Task directions: Your task is to give the data again, exactly, with every line intact.

Dataset excerpt:
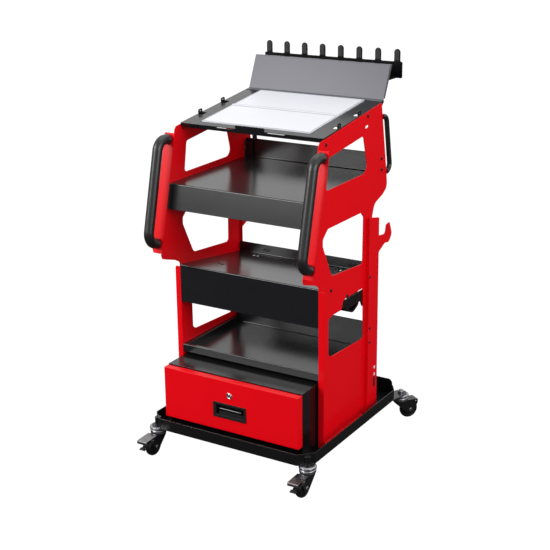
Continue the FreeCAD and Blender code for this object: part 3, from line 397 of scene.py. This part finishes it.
finishes = {
    "redPaint": (coatGroup, {
        "Colour": linear(233, 7, 21), "Worn Colour": linear(226, 52, 58), "Roughness": 0.3, "Peel": 0.14,
        "Dust": 0.004, "Wear": 0.22, "Fold": 0.0016,
    }, {"Coat Weight": 0.04, "Coat Roughness": 0.1, "Specular IOR Level": 0.14}),
    "blackPaint": (coatGroup, {
        "Colour": linear(14, 14, 16), "Worn Colour": linear(84, 84, 88), "Roughness": 0.21, "Peel": 0.3,
        "Dust": 0.012, "Wear": 0.34, "Fold": 0.0014,
    }, {"Specular IOR Level": 0.52}),
    "shelfPaint": (coatGroup, {
        "Colour": linear(21, 21, 24), "Worn Colour": linear(98, 98, 102), "Roughness": 0.2, "Peel": 0.26,
        "Dust": 0.014, "Wear": 0.34, "Fold": 0.0014,
    }, {"Specular IOR Level": 0.6}),
    "boardPaint": (coatGroup, {
        "Colour": linear(86, 86, 94), "Worn Colour": linear(150, 150, 155), "Roughness": 0.36, "Peel": 0.3,
        "Dust": 0.02, "Wear": 0.3, "Fold": 0.0014,
    }, {"Specular IOR Level": 0.5}),
    "steelSheet": (plateGroup, {
        "Colour": linear(182, 184, 188), "Roughness": 0.34, "Lines": 0.3, "Tarnish": 0.2,
    }, {"Metallic": 1.0}),
    "zincPlate": (plateGroup, {
        "Colour": linear(176, 177, 182), "Roughness": 0.24, "Lines": 0.2, "Tarnish": 0.3,
    }, {"Metallic": 1.0}),
    "lockChrome": (plateGroup, {
        "Colour": linear(225, 226, 230), "Roughness": 0.12, "Lines": 0.1, "Tarnish": 0.1,
    }, {"Metallic": 1.0}),
    "blackBolt": (plateGroup, {
        "Colour": linear(46, 44, 46), "Roughness": 0.32, "Lines": 0.1, "Tarnish": 0.3,
    }, {"Metallic": 0.8}),
    "pedalSteel": (plateGroup, {
        "Colour": linear(150, 146, 148), "Roughness": 0.22, "Lines": 0.25, "Tarnish": 0.4,
    }, {"Metallic": 1.0}),
    "gripFoam": (grainGroup, {
        "Colour": linear(22, 22, 24), "Roughness": 0.34, "Grain Size": 1300.0, "Depth": 0.22, "Mottle": 0.15,
    }, {"Specular IOR Level": 0.6}),
    "tubeBlack": (coatGroup, {
        "Colour": linear(18, 18, 20), "Worn Colour": linear(80, 80, 84), "Roughness": 0.3, "Peel": 0.3,
        "Dust": 0.01, "Wear": 0.2, "Fold": 0.0008,
    }, {}),
    "blackPlastic": (grainGroup, {
        "Colour": linear(22, 22, 24), "Roughness": 0.36, "Grain Size": 1100.0, "Depth": 0.3, "Mottle": 0.2,
    }, {"Specular IOR Level": 0.6}),
    "casterPlastic": (grainGroup, {
        "Colour": linear(20, 20, 22), "Roughness": 0.3, "Grain Size": 1400.0, "Depth": 0.16, "Mottle": 0.2,
    }, {"Specular IOR Level": 0.5}),
    "hubPlastic": (grainGroup, {
        "Colour": linear(14, 14, 16), "Roughness": 0.16, "Grain Size": 1500.0, "Depth": 0.06, "Mottle": 0.15,
    }, {"Coat Weight": 0.3}),
    "tyreRubber": (grainGroup, {
        "Colour": linear(14, 14, 15), "Roughness": 0.32, "Grain Size": 1000.0, "Depth": 0.25, "Mottle": 0.35,
    }, {"Specular IOR Level": 0.5}),
    "padRubber": (grainGroup, {
        "Colour": linear(20, 20, 22), "Roughness": 0.42, "Grain Size": 900.0, "Depth": 0.4, "Mottle": 0.2,
    }, {}),
    "whitePanel": (grainGroup, {
        "Colour": linear(214, 215, 221), "Roughness": 0.38, "Grain Size": 700.0, "Depth": 0.1, "Mottle": 0.03,
    }, {}),
    "printedGrey": (grainGroup, {
        "Colour": linear(112, 113, 119), "Roughness": 0.5, "Grain Size": 900.0, "Depth": 0.1, "Mottle": 0.1,
    }, {}),
}
materials = {name: groupMaterial(name, *values) for name, values in finishes.items()}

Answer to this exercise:
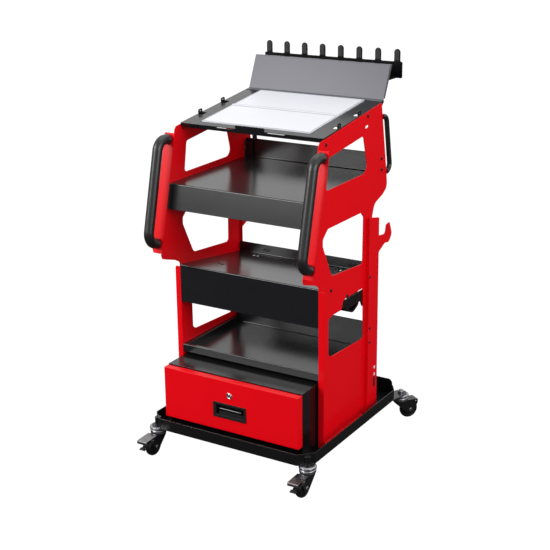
Continue the FreeCAD and Blender code for this object: part 3, from line 397 of scene.py. This part finishes it.
finishes = {
    "redPaint": (coatGroup, {
        "Colour": linear(233, 7, 21), "Worn Colour": linear(226, 52, 58), "Roughness": 0.3, "Peel": 0.14,
        "Dust": 0.004, "Wear": 0.22, "Fold": 0.0016,
    }, {"Coat Weight": 0.04, "Coat Roughness": 0.1, "Specular IOR Level": 0.14}),
    "blackPaint": (coatGroup, {
        "Colour": linear(14, 14, 16), "Worn Colour": linear(84, 84, 88), "Roughness": 0.21, "Peel": 0.3,
        "Dust": 0.012, "Wear": 0.34, "Fold": 0.0014,
    }, {"Specular IOR Level": 0.52}),
    "shelfPaint": (coatGroup, {
        "Colour": linear(21, 21, 24), "Worn Colour": linear(98, 98, 102), "Roughness": 0.2, "Peel": 0.26,
        "Dust": 0.014, "Wear": 0.34, "Fold": 0.0014,
    }, {"Specular IOR Level": 0.6}),
    "boardPaint": (coatGroup, {
        "Colour": linear(86, 86, 94), "Worn Colour": linear(150, 150, 155), "Roughness": 0.36, "Peel": 0.3,
        "Dust": 0.02, "Wear": 0.3, "Fold": 0.0014,
    }, {"Specular IOR Level": 0.5}),
    "steelSheet": (plateGroup, {
        "Colour": linear(182, 184, 188), "Roughness": 0.34, "Lines": 0.3, "Tarnish": 0.2,
    }, {"Metallic": 1.0}),
    "zincPlate": (plateGroup, {
        "Colour": linear(176, 177, 182), "Roughness": 0.24, "Lines": 0.2, "Tarnish": 0.3,
    }, {"Metallic": 1.0}),
    "lockChrome": (plateGroup, {
        "Colour": linear(225, 226, 230), "Roughness": 0.12, "Lines": 0.1, "Tarnish": 0.1,
    }, {"Metallic": 1.0}),
    "blackBolt": (plateGroup, {
        "Colour": linear(46, 44, 46), "Roughness": 0.32, "Lines": 0.1, "Tarnish": 0.3,
    }, {"Metallic": 0.8}),
    "pedalSteel": (plateGroup, {
        "Colour": linear(150, 146, 148), "Roughness": 0.22, "Lines": 0.25, "Tarnish": 0.4,
    }, {"Metallic": 1.0}),
    "gripFoam": (grainGroup, {
        "Colour": linear(22, 22, 24), "Roughness": 0.34, "Grain Size": 1300.0, "Depth": 0.22, "Mottle": 0.15,
    }, {"Specular IOR Level": 0.6}),
    "tubeBlack": (coatGroup, {
        "Colour": linear(18, 18, 20), "Worn Colour": linear(80, 80, 84), "Roughness": 0.3, "Peel": 0.3,
        "Dust": 0.01, "Wear": 0.2, "Fold": 0.0008,
    }, {}),
    "blackPlastic": (grainGroup, {
        "Colour": linear(22, 22, 24), "Roughness": 0.36, "Grain Size": 1100.0, "Depth": 0.3, "Mottle": 0.2,
    }, {"Specular IOR Level": 0.6}),
    "casterPlastic": (grainGroup, {
        "Colour": linear(20, 20, 22), "Roughness": 0.3, "Grain Size": 1400.0, "Depth": 0.16, "Mottle": 0.2,
    }, {"Specular IOR Level": 0.5}),
    "hubPlastic": (grainGroup, {
        "Colour": linear(14, 14, 16), "Roughness": 0.16, "Grain Size": 1500.0, "Depth": 0.06, "Mottle": 0.15,
    }, {"Coat Weight": 0.3}),
    "tyreRubber": (grainGroup, {
        "Colour": linear(14, 14, 15), "Roughness": 0.32, "Grain Size": 1000.0, "Depth": 0.25, "Mottle": 0.35,
    }, {"Specular IOR Level": 0.5}),
    "padRubber": (grainGroup, {
        "Colour": linear(20, 20, 22), "Roughness": 0.42, "Grain Size": 900.0, "Depth": 0.4, "Mottle": 0.2,
    }, {}),
    "whitePanel": (grainGroup, {
        "Colour": linear(214, 215, 221), "Roughness": 0.38, "Grain Size": 700.0, "Depth": 0.1, "Mottle": 0.03,
    }, {}),
    "printedGrey": (grainGroup, {
        "Colour": linear(112, 113, 119), "Roughness": 0.5, "Grain Size": 900.0, "Depth": 0.1, "Mottle": 0.1,
    }, {}),
}
materials = {name: groupMaterial(name, *values) for name, values in finishes.items()}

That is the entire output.